LE PROJET, UN GRAND TEMPS FORT EN JANVIER

« Naturellement, la sortie du projet sera l’un des temps forts de cette phase cruciale. Beaucoup de nos camarades l’attendent avec une certaine impatience, et sa sortie à la fin du mois de janvier « boostera » très certainement la campagne. J’ajoute que, pour beaucoup de celles et ceux dont les interventions de Fabien éveillent l’intérêt, c’est le projet qui est en premier lieu recherché lorsqu’ils viennent visiter notre site de campagne.

« Vous avez donc reçu, hier, la première version de ce document. Elle émane, vous le savez, du groupe de travail que le comité exécutif national avait chargé de cette mission, et que j’avais la charge de coordonner. (…)

« Les propositions, dont nous avons tenté de faire la synthèse, ne proviennent pas principalement de nos cerveaux, bien qu’ils soient fertiles. 

« Nous avons travaillé à partir d’une masse absolument considérable de contributions livrées par les commissions et secteurs, mais également des notes qui ont servi de bases aux annonces de Fabien à l’occasion des rencontres des « Jours heureux »

« J’ajoute que nous nous sommes également nourris des élaborations programmatiques du parti ces dernières années : qu’il s’agisse de l’esquisse de programme de sortie de crise, que nous avions adoptée ici au printemps 2020, des axes programmatiques formulés dans la résolution adoptée par la conférence national d’avril. En n’oubliant ni le texte « La France en commun » de 2016, ni les quelque 1300 contributions que nous avons recueilli sur le site qui porte ce nom.

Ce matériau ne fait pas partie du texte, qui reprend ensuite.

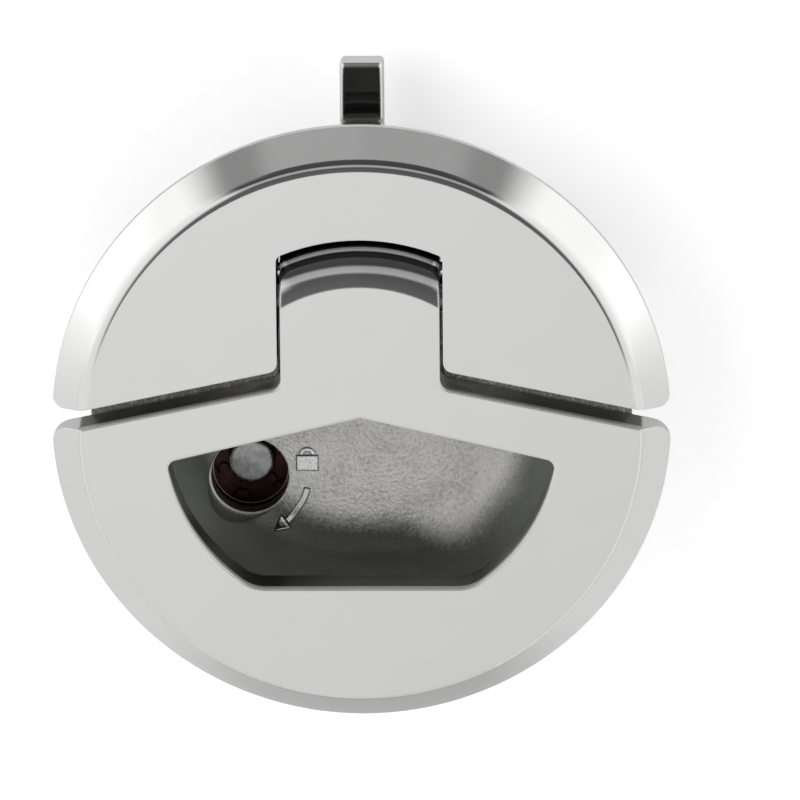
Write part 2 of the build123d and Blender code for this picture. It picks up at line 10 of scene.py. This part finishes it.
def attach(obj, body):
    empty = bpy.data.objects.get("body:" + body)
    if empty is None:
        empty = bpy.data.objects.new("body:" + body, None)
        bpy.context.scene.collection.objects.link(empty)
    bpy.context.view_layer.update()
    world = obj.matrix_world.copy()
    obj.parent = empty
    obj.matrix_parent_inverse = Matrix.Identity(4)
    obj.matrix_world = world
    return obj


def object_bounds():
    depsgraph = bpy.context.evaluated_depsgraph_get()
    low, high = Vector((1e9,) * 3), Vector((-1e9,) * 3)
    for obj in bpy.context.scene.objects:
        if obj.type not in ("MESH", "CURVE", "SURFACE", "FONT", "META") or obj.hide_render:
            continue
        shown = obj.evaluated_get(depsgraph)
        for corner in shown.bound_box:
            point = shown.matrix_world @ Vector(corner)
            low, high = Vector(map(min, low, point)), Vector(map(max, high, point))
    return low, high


scene = bpy.context.scene
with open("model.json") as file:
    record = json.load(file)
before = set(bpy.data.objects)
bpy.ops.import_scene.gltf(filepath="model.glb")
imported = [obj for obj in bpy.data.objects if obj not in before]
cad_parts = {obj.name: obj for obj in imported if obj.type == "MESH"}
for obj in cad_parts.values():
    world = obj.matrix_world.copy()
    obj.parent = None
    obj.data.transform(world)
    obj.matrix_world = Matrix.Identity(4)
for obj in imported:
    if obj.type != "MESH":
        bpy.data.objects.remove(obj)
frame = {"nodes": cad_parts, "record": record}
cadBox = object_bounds()
mm = 0.001
print("frame loaded:", len(frame["nodes"]), "nodes")


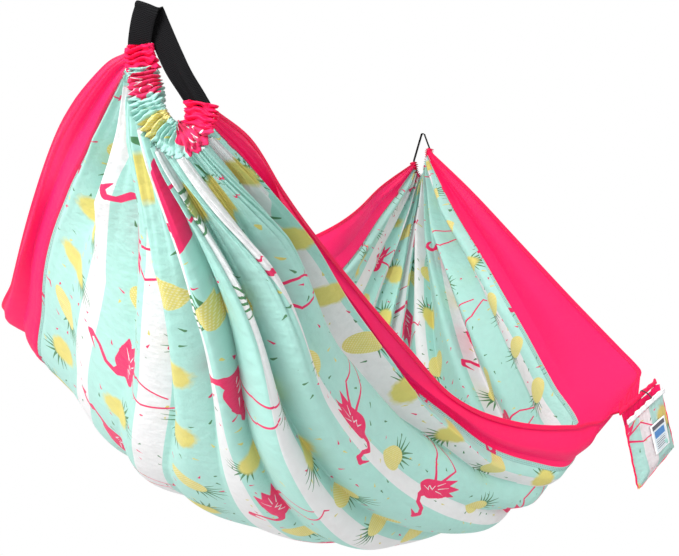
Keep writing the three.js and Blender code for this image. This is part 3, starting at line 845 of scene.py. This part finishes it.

 « J’en viens au fond. Le document reprend, vous aurez pu le constater, la démarche que j’avais proposée au conseil national de rentrée. (…) 

« Nous avons voulu vous présenter un document qui ne soit pas un simple programme de législature ou de mandature. Il s’agit plutôt d’un projet pour la France, dont nous avons cherché à restituer la cohérence, et qui intègre un programme pour la mandature et la législature.

« Au vu de la richesse des élaborations produites par le parti, il nous a semblé utile de recueillir tous les avis possibles, au-delà de notre instance, à commencer par ceux de nos parlementaires (…), et de profiter de leurs suggestions éventuelles.

« De même, il peut nous être collectivement utile de connaître, avant publication les réactions de syndicalistes ou de personnalités que nous avons l’habitude de côtoyer. (…)

« En faisant bon usage des trois semaines qui nous séparent de la nouvelle année, le groupe de rédaction aura pour mission d’achever son travail, d’enrichir le document à partir de tout ce qui remontera à la suite de nos sollicitations. 

À ce conseil national, vous allez donc pouvoir exprimer vos remarques, réactions, propositions de modification ou d’enrichissement. »

Au lendemain de cette session du conseil national, les débats à gauche auront plutôt conforté les communistes dans la conviction qu’il fallait se tourner vers le peuple français, débattre devant lui — et avec lui — des projets que portent les candidatures en présence, projets dont les différences ne cessent de sauter aux yeux, s’employer à faire bouger les lignes afin de créer les conditions à terme d’un nouveau rassemblement. Certainement pas à pratiquer l’entre-soi d’échanges aigres-doux à, propos d’une « primaire » qui, en l’état, ne vise qu’à régler les questions de casting sans traiter au fond les problèmes posés à notre camp social et politique. La présidentielle peut et doit être le moment d’un grand débat, franc et loyal, afin de sortir du marasme dont les compromissions passées de certains avec le néolibéralisme sont responsables, et de surmonter la défiance qui en découle de la part du monde du travail, des classes populaires ou de la jeunesse.